There's an endless catalogue of accidents at work: people swept overboard or burned in fires under the deck, people caught in machinery, hurt by on board explodes, knocked off their feet by a swinging load or a sudden wave, or losing fingers while gutting or heading fish; and they all come in many variants. Fishermen may also get hurt or even killed by powerful or poisonous sea creatures, not necessarily the size of Moby Dick. A prick from a poisonous spine of certain small fishes may end in amputations of a limb, while a sudden convulsive stroke from a tail of a dying stingray or a shark may cause a serious injury.

 

Hauling heavy catches or hooking up on fasteners, may become deadly perils especially when combined with bad vessel design, such as inadequate stability and seaworthiness. These alone may suffice for bad weather disasters.

 

Keeping the crew safe and avoiding injuries should always be one of the main preoccupations of experienced skippers and ship's officers. The turnover is considerable, and training greenhorns and keeping them in one piece requires time and patience, both rare on board a vessel fishing round the clock.

 

While the book was written to deal mainly with the risks and dangers at sea, it also reveals other facets of the life of fishing people and their families. There're the prolonged absences from home and their effects on husband-wife and father-children relations, and the difficulty of compensating the family during the only too short and too rare home leaves. There're drinking, drugs, and emotional problems as well as suspicions about spouse's faithfulness. There're the worries and anxieties inherent in the life of fishermen's wives and children listening to bad weather reports on the radio. All this creates a particular culture of only nominally regular, but for most practical purposes, one-parent families.

 

This is a good book whose importance consists in the first-hand narratives. These can bring home to many people who make their living from fisheries associated jobs- in administration, research, management, marketing, supplies, etc. - that there's much more to deap sea fishing than "harvesting" fish and delivering them to the market place.
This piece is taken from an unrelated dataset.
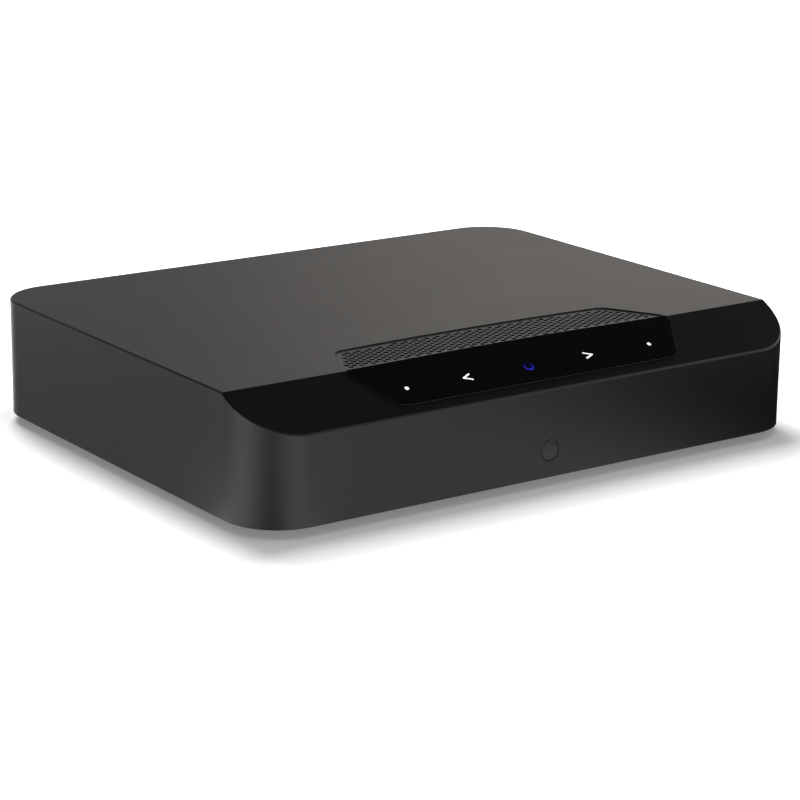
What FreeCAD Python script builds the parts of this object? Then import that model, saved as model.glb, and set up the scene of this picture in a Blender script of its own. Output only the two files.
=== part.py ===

Don't be mistaken; it doesn't deal with the technicalities of accidents causes and remedies. But, written in everyday language, "Voices from Offshore", has great human interest to anyone interested in fisherfolk's life and lore.

 

============================================================= (*) Voices From Off Shore: narratives of risk and danger in the Nova Scotian deep-sea fishery. By: Marian Binkley. (Publ.: Institute of Social and Economic Research (ISER), Memorial University of Newfoundland, St.John's). 1994. 238 p.